Thursday, 3 July 2014

Cave fit for a saint

Saint Chad's cave

The eminent local historian Father Michael Fisher postulates that this crop of rock might have been the very cave that once housed the seventh century Saint Chad.  Chad was, for a while, a hermit in these woods near Salt Village.

The soil must have risen quite a lot, I suppose, as you couldn't fit a cat in there now.  However, the people behind the Two Saints Way pilgrimage trail, which runs north-south across Staffordshire, also seem to like the story.

The cave is at Ordinance Survey reference SJ 953 273, just off the public footpath.

Wednesday, 5 June 2013

Cave garden opening

The National Garden Scheme 'open garden' events in Staffordshire enable nosey people (like me), and enthusiastic gardeners too of course, to look round private gardens.
It's all for charity, so there is a small charge.

Mostly the gardens one sees are nothing particularly out of the ordinary - though they do glow with the reflected pleasure and hard-work of their owners, and you can spend a happy thirty minutes chatting with those owners about how they created their pride & joy.

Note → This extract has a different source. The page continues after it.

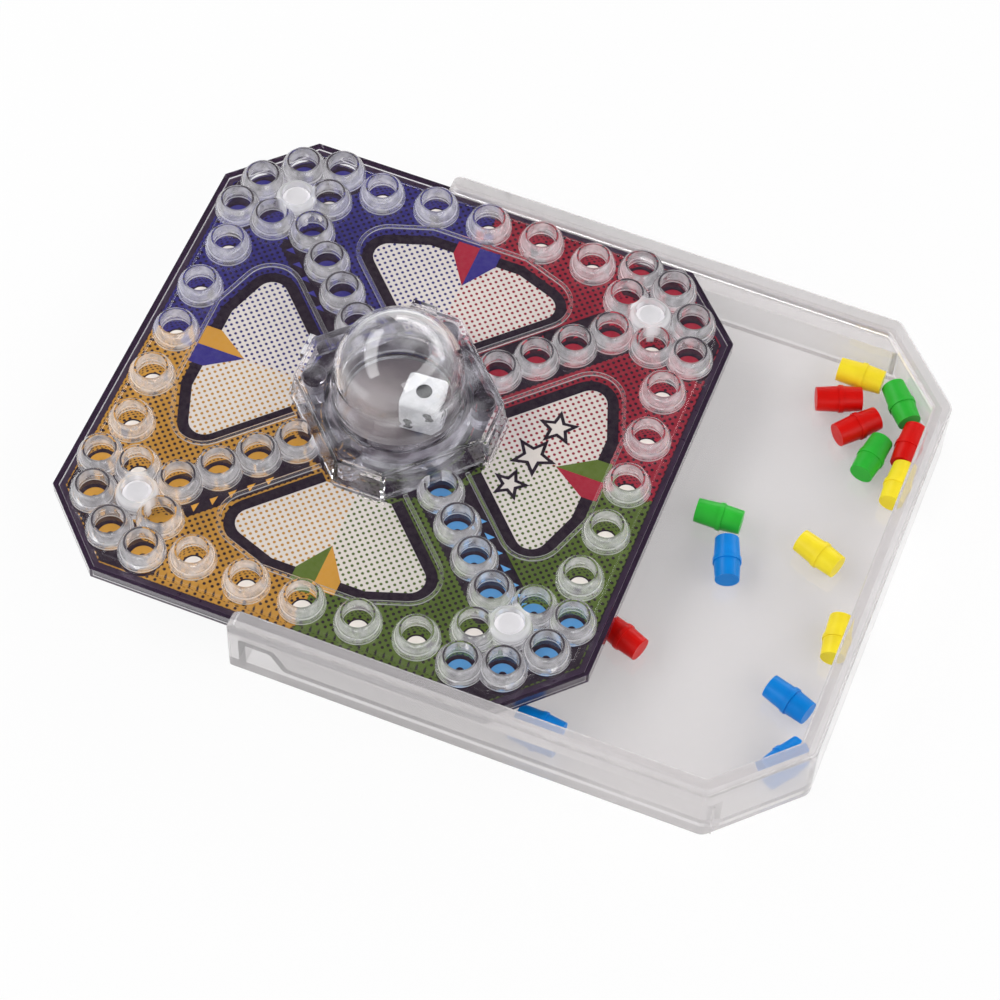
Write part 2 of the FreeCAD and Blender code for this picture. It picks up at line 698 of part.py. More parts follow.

On Sunday, I went to this one at Brocton, where the property was built on the side of a sandstone rock hill.  The owners, rather cleverly, ensured that an old cave, hollowed out of the rock, was highlighted as a curious and interesting feature of the garden.
It rather bemused visitors.

Thursday, 23 May 2013

Thors Cave - better out than in


There will be a mad rush into Dovedale this weekend I’m pretty sure. As well as being the bank holiday weekend, it is forecast to be warm. Hooray. At last.

So, if I were you, I wouldn’t go up to Thor’s Cave this weekend; it will be crowded, and it’s a small enough interior anyway.

Actually, it’s just a simple cave in the hillside – nothing to get worked up about anyway.  The climb up to it (on steps, nowadays) somehow makes one hope it’s going to be impressive, but it’s not. The view out from the mouth of the cave is the most interesting thing.

… apart from the fact that the film version of Bram Stoker’s fantasy-horror novel ‘The Lair of the White Worm’ – which actually is set in the Peak District – did use this very cave as a location.

Friday, 9 September 2011

Rave in these caves


There’s not a lot of information about Beech Caves. The incursions into the rock, which created caves out of an original outcrop, must have been a way of quarrying for their sandstone, but any exact history seems vague.
They do seem to have been used for storing munitions during the war, but exactly who was storing the munitions is up for debate. They are abandoned now, and signs warn they are dangerous..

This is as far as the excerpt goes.